Пора ехать, но тут выясняется, что Самба ещё не вернулся с обеда. Остаться без хорошего повара именно сейчас, когда путешествие обещает быть нелёгким, и при этом ещё таскать за собой его пожитки – ведь оставить их тут у кого бы то ни было нельзя, потому что назад он их не получит, – это довольно скверный вариант. Бегу на поиски, прочёсываю базар, шныряю по деревне, опрашиваю негров, которые тоже ищут его; кажется, я уже задействовал всех, кого только было можно. И вдруг – от зноя, яркого солнечного света, запаха вяленой рыбы и пальмового масла, от всей этой неопределённости и волнений мне становится так дурно, что я едва не падаю в обморок. Уж не хватил ли меня солнечный удар? День вынужденного ожидания измучил меня сильнее, чем любые невзгоды пути.
Едва волоча ноги, вваливаюсь в первое попавшееся европейское бунгало. Оказывается, это католическая миссия. Два отца-миссионера, бородатые, в белых колониальных костюмах, приветствуют меня так, словно я их давний знакомый; угощают пивом, отвлекают беседой, чтобы я хоть немного перевёл дух. В этих большеглазых крепких мужчинах средних лет, настоящих богатырях, нет ничего поповского. В четыре часа повар был найден, мы его как следует выбранили и отправились в путь.

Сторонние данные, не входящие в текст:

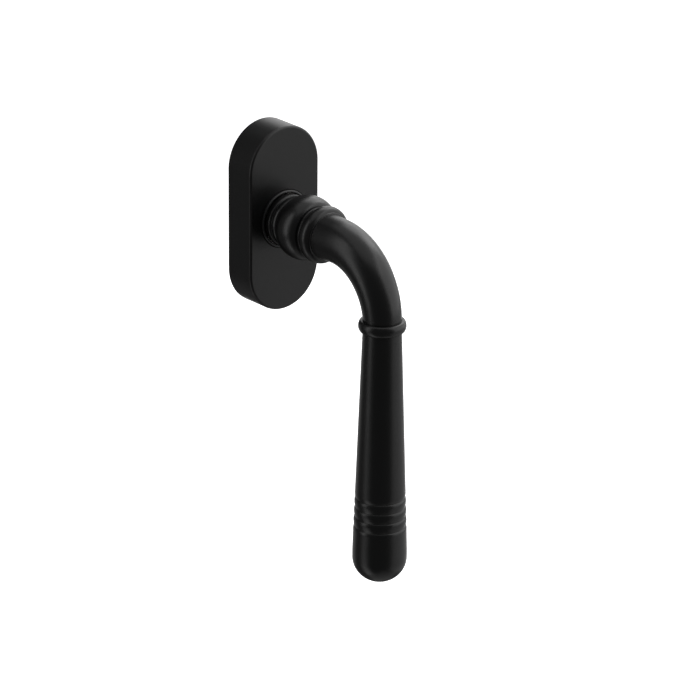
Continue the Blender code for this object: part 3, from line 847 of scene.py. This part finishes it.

Едем по изумительной, живописной саванне, тут и там высятся красные муравейники, порхают птицы, жужжат насекомые. Саванна выглядит рукотворной: я представляю себе фруктовый сад и поле созревшей пшеницы, на которую так похожа трава, растущая меж тропических деревьев. Иногда нам встречаются женщины с калабасами на головах, их едва видно из-за высокой травы. В кабине грузовика, мчащего нас вперёд, мне спокойно, мягко и уютно. Мэй рулит, я сижу рядом, а дальше расположился Н. Казалось бы, вот и всё, что может уместиться в столь тесном пространстве. Однако в ногах у Н. скрючился, изо всех сил стараясь не вывалиться наружу, старичок-отец Мэя, которому Н. постоянно пеняет за то, что тот своей спиной греет ему голень. Мэй даже не пытается вступиться за отца – это деликатный, предупредительный человек, в нём нет агрессивной заносчивости негра, которому удалось разбогатеть.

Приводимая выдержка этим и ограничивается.